[Begin DATA FOR THE TASK]

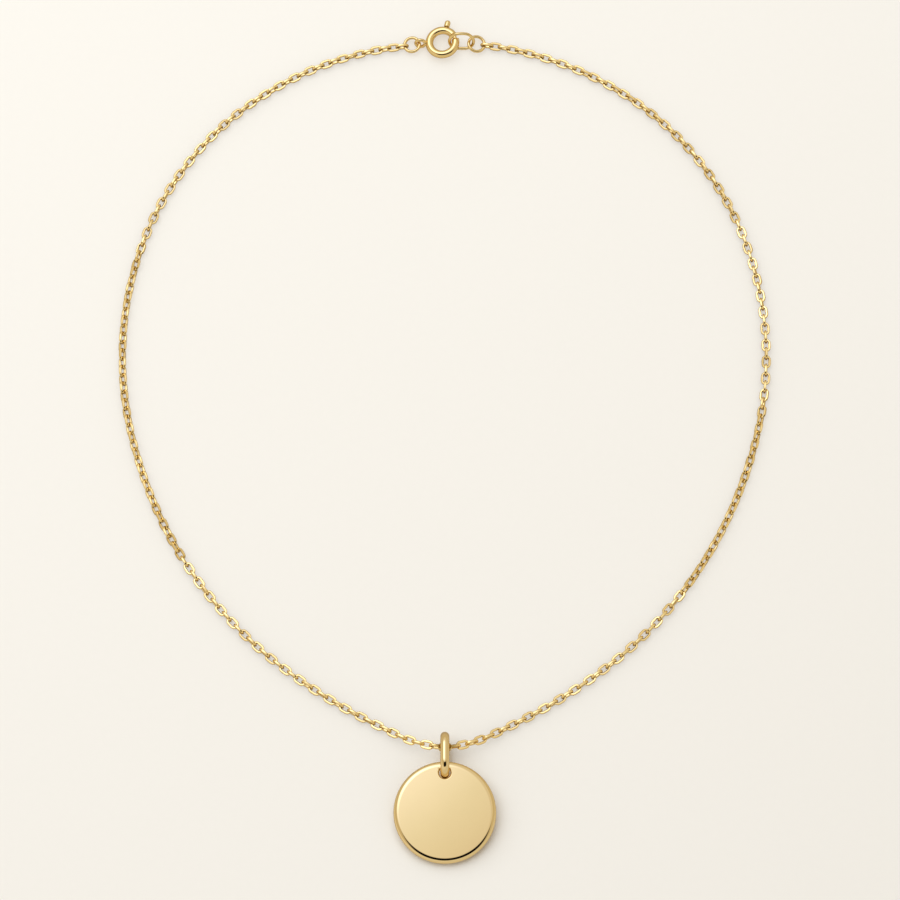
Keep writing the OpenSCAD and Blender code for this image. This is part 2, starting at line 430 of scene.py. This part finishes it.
def plated_metal(name, colour, polish, grain, tone, line_depth, painted_shade_share):
    """Gold plate over brass. Metallic, so its colour is all in the reflection.

    polish is its least and most roughness, and grain the spacing of the marks that make it vary.
    tone is how far the plate's colour drifts, and line_depth the depth of the finest buffing lines.
    The last argument is the share of the colour left in painted shade between close pieces and near
    the floor, which stands in for their shade and the dark things they mirror there."""
    material = bpy.data.materials.new(name)
    material.use_nodes = True
    tree = material.node_tree
    tree.nodes.clear()
    place_on = add_node(tree, "ShaderNodeTexCoord").outputs["Object"]
    drift = add_node(
        tree, "ShaderNodeTexNoise", {"Scale": 1 / DRIFT, "Detail": 2.0}, {"Vector": place_on})
    darker = tuple(c * (1 - tone) for c in colour) + (1.0,)
    plate = add_node(
        tree, "ShaderNodeMix",
        {"data_type": "RGBA", 6: darker, 7: tuple(colour) + (1.0,)}, {0: drift.outputs["Fac"]})
    # Painted shade: the plate's colour is darkened where close pieces and the floor hide the sky,
    # in place of real shade and dark reflections
    sky_open = add_node(
        tree, "ShaderNodeAmbientOcclusion", {"samples": 24, "Distance": PAINTED_SHADE_REACH})
    unshaded_share = add_node(
        tree, "ShaderNodeMapRange", {"From Min": 0.78, "From Max": 0.95},
        {"Value": sky_open.outputs["AO"]})
    painted_shade_colour = tuple(painted_shade_share * c ** (2 - painted_shade_share) for c in colour) + (1.0,)
    plate_with_painted_shade = add_node(
        tree, "ShaderNodeMix", {"data_type": "RGBA", 6: painted_shade_colour},
        {0: unshaded_share.outputs["Result"], 7: plate.outputs[2]})
    marks = add_node(
        tree, "ShaderNodeTexNoise", {"Scale": 1 / grain, "Detail": 4.0, "Roughness": 0.6},
        {"Vector": place_on})
    rough = add_node(
        tree, "ShaderNodeMapRange",
        {"From Min": 0.35, "From Max": 0.75, "To Min": polish[0], "To Max": polish[1]},
        {"Value": marks.outputs["Fac"]})
    stretch = add_node(
        tree, "ShaderNodeMapping", {"Rotation": BUFFED_ALONG, "Scale": (1.0, 12.0, 4.0)},
        {"Vector": place_on})
    lines = add_node(
        tree, "ShaderNodeTexNoise", {"Scale": 1 / BUFFING, "Detail": 3.0},
        {"Vector": stretch.outputs["Vector"]})
    bump = add_node(
        tree, "ShaderNodeBump", {"Strength": 1.0, "Distance": line_depth},
        {"Height": lines.outputs["Fac"]})
    shader = add_node(
        tree, "ShaderNodeBsdfPrincipled", {"Metallic": 1.0},
        {"Base Color": plate_with_painted_shade.outputs[2], "Roughness": rough.outputs["Result"],
         "Normal": bump.outputs["Normal"]})
    add_node(
        tree, "ShaderNodeOutputMaterial", None, {"Surface": shader.outputs["BSDF"]})
    return material


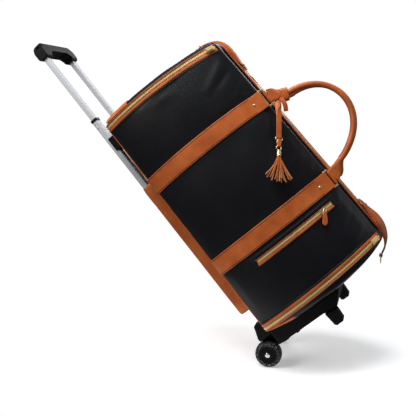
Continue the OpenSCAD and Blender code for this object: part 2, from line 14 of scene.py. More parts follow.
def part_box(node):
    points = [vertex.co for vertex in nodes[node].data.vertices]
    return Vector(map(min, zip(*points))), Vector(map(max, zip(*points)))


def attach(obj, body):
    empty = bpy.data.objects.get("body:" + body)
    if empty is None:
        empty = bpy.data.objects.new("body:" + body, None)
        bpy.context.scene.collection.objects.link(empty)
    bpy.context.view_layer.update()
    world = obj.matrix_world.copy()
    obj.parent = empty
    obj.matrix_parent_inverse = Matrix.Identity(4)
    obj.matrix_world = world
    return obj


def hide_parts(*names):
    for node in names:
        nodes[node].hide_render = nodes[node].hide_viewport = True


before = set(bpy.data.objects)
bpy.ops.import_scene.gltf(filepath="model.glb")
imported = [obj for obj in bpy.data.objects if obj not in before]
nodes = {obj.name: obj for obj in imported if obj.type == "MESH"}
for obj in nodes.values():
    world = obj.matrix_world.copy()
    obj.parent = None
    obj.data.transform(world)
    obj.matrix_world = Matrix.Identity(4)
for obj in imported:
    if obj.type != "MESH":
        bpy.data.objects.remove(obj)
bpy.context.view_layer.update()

# ---- the bag's own geometry, as in the CAD model ----
SIDE_R, SIDE_OFF = 252.0, 101.0
BACK_Y, RIDGE_Y = 181.0, -118.0
MID_Y = BACK_Y - 100.5
RIM_LOW, RIM_HIGH = 88.0, 645.0
TILT_LOW, TILT_HIGH = math.radians(-1.2), math.radians(1.7)
LEAN = math.radians(1.9)
CORNER_R = 20.0
CORNER_Y = BACK_Y - CORNER_R
CORNER_TURN = math.asin((CORNER_Y - MID_Y) / (SIDE_R - CORNER_R))
CORNER_X = (SIDE_R - CORNER_R) * math.cos(CORNER_TURN) - SIDE_OFF
STRAPS = (256.0, 483.0)
STRAP_HALF = 20.0
POCKET_Z = 213.0
TUBE_X, TUBE_Y = 66.0, 212.5
HINGE_X, HINGE_Y = 45.0, -131.1
BALL_R, CROWN_Y = 600.0, BACK_Y - 132.0  # the end panels are parts of a ball
PILLOW = 27.0  # how high the soft top stands over its rim
WHEEL_Y, WHEEL_R = BACK_Y + 42, 30.0
WHEEL_FACE_X, CAP_X = 94.6, 98.2
SLEEVE_LOW, SLEEVE_HIGH, PUCKER_Z = 134.0, 505.0, 476
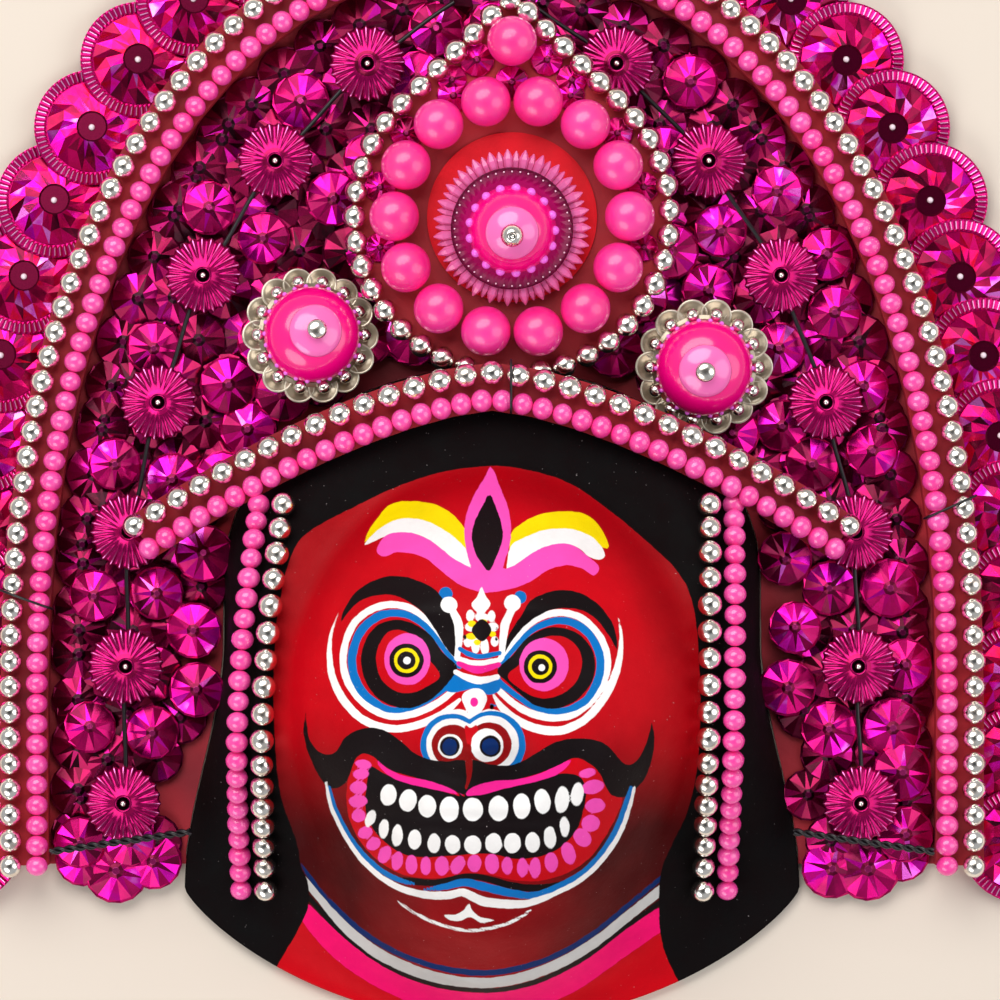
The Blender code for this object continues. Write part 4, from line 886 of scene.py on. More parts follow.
def pink_plastic():
    """Pink moulded plastic beads, glossy, with a faint milky depth."""
    made, tree = new_material(
        "pink bead plastic", roughness=0.3, specular=0.7, coat_weight=0.9, coat_roughness=0.05
    )
    dress(tree, base_color=mottled(tree, 60, 2, from_screen(255, 86, 176), from_screen(255, 58, 156)))
    add_bump(tree, noise(tree, 500, 2), 0.06, 0.3 * MM)
    return made


silver = silvered()
pink = pink_plastic()
beads = strung_beads()


def string_of_beads(node, points, kind, closed=False):
    radius, pitch, squash, finish, slot = {
        "silver": (SILVER_RADIUS, SILVER_PITCH, 1.0, silver, "silvered_bead"),
        "pink": (PINK_RADIUS, PINK_PITCH, PINK_SQUASH, pink, "pink_bead"),
    }[kind]
    values = {"Radius": radius, "Pitch": pitch, "Squash": squash, "Finish": finish, "Seed": len(points)}
    piece = run_tree(path_curve(points, closed), beads, f"{node}_strung", values)
    finish_piece(piece, slot, node)


half = STRING_SPACING / 2
silver_z, pink_z = STRIP_TOP + TOUCH + SILVER_RADIUS, STRIP_TOP + TOUCH + PINK_RADIUS
string_of_beads("band_silver_beads", at_height(arch(half, FOOT_Y, 160), silver_z), "silver")
string_of_beads("band_pink_beads", at_height(arch(-half, FOOT_Y, 160), pink_z), "pink")

BROW_APEX_Y = 14.7 * MM
BROW_DROP = 60 * MM
BROW_HALF_SPAN = 140 * MM
BROW_POWER = 1.5
BROW_CARD = 1.6 * MM
BROW_END_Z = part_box("brow_strip")[0][2]
BROW_MIDDLE_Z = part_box("brow_strip")[1][2] - BROW_CARD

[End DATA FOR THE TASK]

WHAT THE EXERCISE ASKS:
Please repeat all the records above exactly as they appear.

COMPLETED TASK:
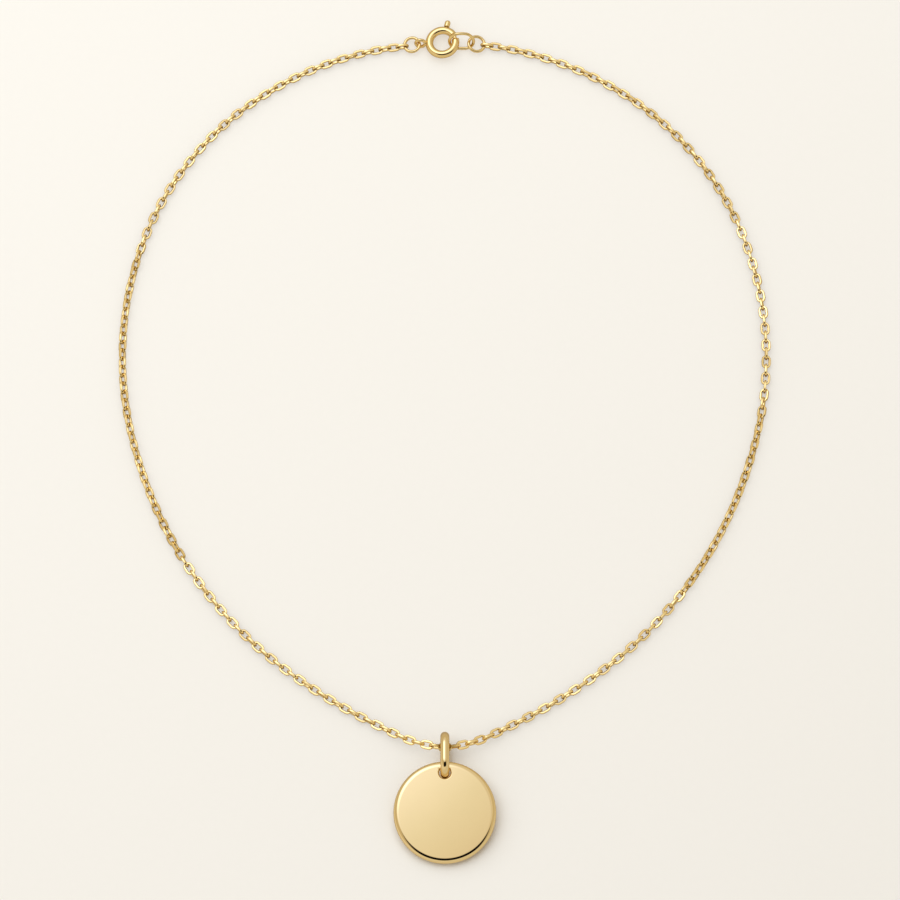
Keep writing the OpenSCAD and Blender code for this image. This is part 2, starting at line 430 of scene.py. This part finishes it.
def plated_metal(name, colour, polish, grain, tone, line_depth, painted_shade_share):
    """Gold plate over brass. Metallic, so its colour is all in the reflection.

    polish is its least and most roughness, and grain the spacing of the marks that make it vary.
    tone is how far the plate's colour drifts, and line_depth the depth of the finest buffing lines.
    The last argument is the share of the colour left in painted shade between close pieces and near
    the floor, which stands in for their shade and the dark things they mirror there."""
    material = bpy.data.materials.new(name)
    material.use_nodes = True
    tree = material.node_tree
    tree.nodes.clear()
    place_on = add_node(tree, "ShaderNodeTexCoord").outputs["Object"]
    drift = add_node(
        tree, "ShaderNodeTexNoise", {"Scale": 1 / DRIFT, "Detail": 2.0}, {"Vector": place_on})
    darker = tuple(c * (1 - tone) for c in colour) + (1.0,)
    plate = add_node(
        tree, "ShaderNodeMix",
        {"data_type": "RGBA", 6: darker, 7: tuple(colour) + (1.0,)}, {0: drift.outputs["Fac"]})
    # Painted shade: the plate's colour is darkened where close pieces and the floor hide the sky,
    # in place of real shade and dark reflections
    sky_open = add_node(
        tree, "ShaderNodeAmbientOcclusion", {"samples": 24, "Distance": PAINTED_SHADE_REACH})
    unshaded_share = add_node(
        tree, "ShaderNodeMapRange", {"From Min": 0.78, "From Max": 0.95},
        {"Value": sky_open.outputs["AO"]})
    painted_shade_colour = tuple(painted_shade_share * c ** (2 - painted_shade_share) for c in colour) + (1.0,)
    plate_with_painted_shade = add_node(
        tree, "ShaderNodeMix", {"data_type": "RGBA", 6: painted_shade_colour},
        {0: unshaded_share.outputs["Result"], 7: plate.outputs[2]})
    marks = add_node(
        tree, "ShaderNodeTexNoise", {"Scale": 1 / grain, "Detail": 4.0, "Roughness": 0.6},
        {"Vector": place_on})
    rough = add_node(
        tree, "ShaderNodeMapRange",
        {"From Min": 0.35, "From Max": 0.75, "To Min": polish[0], "To Max": polish[1]},
        {"Value": marks.outputs["Fac"]})
    stretch = add_node(
        tree, "ShaderNodeMapping", {"Rotation": BUFFED_ALONG, "Scale": (1.0, 12.0, 4.0)},
        {"Vector": place_on})
    lines = add_node(
        tree, "ShaderNodeTexNoise", {"Scale": 1 / BUFFING, "Detail": 3.0},
        {"Vector": stretch.outputs["Vector"]})
    bump = add_node(
        tree, "ShaderNodeBump", {"Strength": 1.0, "Distance": line_depth},
        {"Height": lines.outputs["Fac"]})
    shader = add_node(
        tree, "ShaderNodeBsdfPrincipled", {"Metallic": 1.0},
        {"Base Color": plate_with_painted_shade.outputs[2], "Roughness": rough.outputs["Result"],
         "Normal": bump.outputs["Normal"]})
    add_node(
        tree, "ShaderNodeOutputMaterial", None, {"Surface": shader.outputs["BSDF"]})
    return material


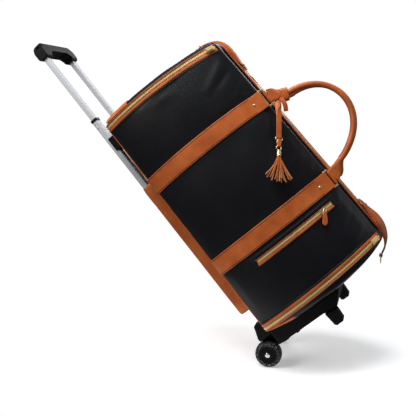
Continue the OpenSCAD and Blender code for this object: part 2, from line 14 of scene.py. More parts follow.
def part_box(node):
    points = [vertex.co for vertex in nodes[node].data.vertices]
    return Vector(map(min, zip(*points))), Vector(map(max, zip(*points)))


def attach(obj, body):
    empty = bpy.data.objects.get("body:" + body)
    if empty is None:
        empty = bpy.data.objects.new("body:" + body, None)
        bpy.context.scene.collection.objects.link(empty)
    bpy.context.view_layer.update()
    world = obj.matrix_world.copy()
    obj.parent = empty
    obj.matrix_parent_inverse = Matrix.Identity(4)
    obj.matrix_world = world
    return obj


def hide_parts(*names):
    for node in names:
        nodes[node].hide_render = nodes[node].hide_viewport = True


before = set(bpy.data.objects)
bpy.ops.import_scene.gltf(filepath="model.glb")
imported = [obj for obj in bpy.data.objects if obj not in before]
nodes = {obj.name: obj for obj in imported if obj.type == "MESH"}
for obj in nodes.values():
    world = obj.matrix_world.copy()
    obj.parent = None
    obj.data.transform(world)
    obj.matrix_world = Matrix.Identity(4)
for obj in imported:
    if obj.type != "MESH":
        bpy.data.objects.remove(obj)
bpy.context.view_layer.update()

# ---- the bag's own geometry, as in the CAD model ----
SIDE_R, SIDE_OFF = 252.0, 101.0
BACK_Y, RIDGE_Y = 181.0, -118.0
MID_Y = BACK_Y - 100.5
RIM_LOW, RIM_HIGH = 88.0, 645.0
TILT_LOW, TILT_HIGH = math.radians(-1.2), math.radians(1.7)
LEAN = math.radians(1.9)
CORNER_R = 20.0
CORNER_Y = BACK_Y - CORNER_R
CORNER_TURN = math.asin((CORNER_Y - MID_Y) / (SIDE_R - CORNER_R))
CORNER_X = (SIDE_R - CORNER_R) * math.cos(CORNER_TURN) - SIDE_OFF
STRAPS = (256.0, 483.0)
STRAP_HALF = 20.0
POCKET_Z = 213.0
TUBE_X, TUBE_Y = 66.0, 212.5
HINGE_X, HINGE_Y = 45.0, -131.1
BALL_R, CROWN_Y = 600.0, BACK_Y - 132.0  # the end panels are parts of a ball
PILLOW = 27.0  # how high the soft top stands over its rim
WHEEL_Y, WHEEL_R = BACK_Y + 42, 30.0
WHEEL_FACE_X, CAP_X = 94.6, 98.2
SLEEVE_LOW, SLEEVE_HIGH, PUCKER_Z = 134.0, 505.0, 476
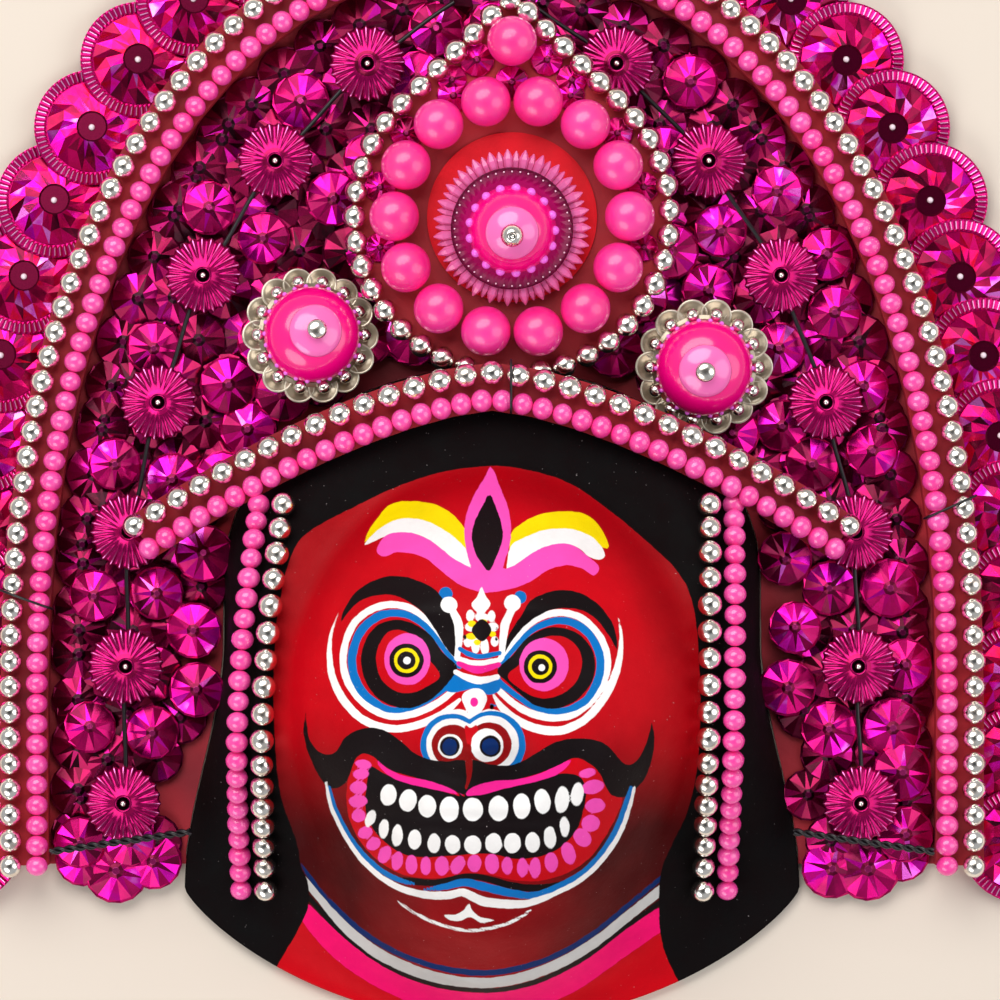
The Blender code for this object continues. Write part 4, from line 886 of scene.py on. More parts follow.
def pink_plastic():
    """Pink moulded plastic beads, glossy, with a faint milky depth."""
    made, tree = new_material(
        "pink bead plastic", roughness=0.3, specular=0.7, coat_weight=0.9, coat_roughness=0.05
    )
    dress(tree, base_color=mottled(tree, 60, 2, from_screen(255, 86, 176), from_screen(255, 58, 156)))
    add_bump(tree, noise(tree, 500, 2), 0.06, 0.3 * MM)
    return made


silver = silvered()
pink = pink_plastic()
beads = strung_beads()


def string_of_beads(node, points, kind, closed=False):
    radius, pitch, squash, finish, slot = {
        "silver": (SILVER_RADIUS, SILVER_PITCH, 1.0, silver, "silvered_bead"),
        "pink": (PINK_RADIUS, PINK_PITCH, PINK_SQUASH, pink, "pink_bead"),
    }[kind]
    values = {"Radius": radius, "Pitch": pitch, "Squash": squash, "Finish": finish, "Seed": len(points)}
    piece = run_tree(path_curve(points, closed), beads, f"{node}_strung", values)
    finish_piece(piece, slot, node)


half = STRING_SPACING / 2
silver_z, pink_z = STRIP_TOP + TOUCH + SILVER_RADIUS, STRIP_TOP + TOUCH + PINK_RADIUS
string_of_beads("band_silver_beads", at_height(arch(half, FOOT_Y, 160), silver_z), "silver")
string_of_beads("band_pink_beads", at_height(arch(-half, FOOT_Y, 160), pink_z), "pink")

BROW_APEX_Y = 14.7 * MM
BROW_DROP = 60 * MM
BROW_HALF_SPAN = 140 * MM
BROW_POWER = 1.5
BROW_CARD = 1.6 * MM
BROW_END_Z = part_box("brow_strip")[0][2]
BROW_MIDDLE_Z = part_box("brow_strip")[1][2] - BROW_CARD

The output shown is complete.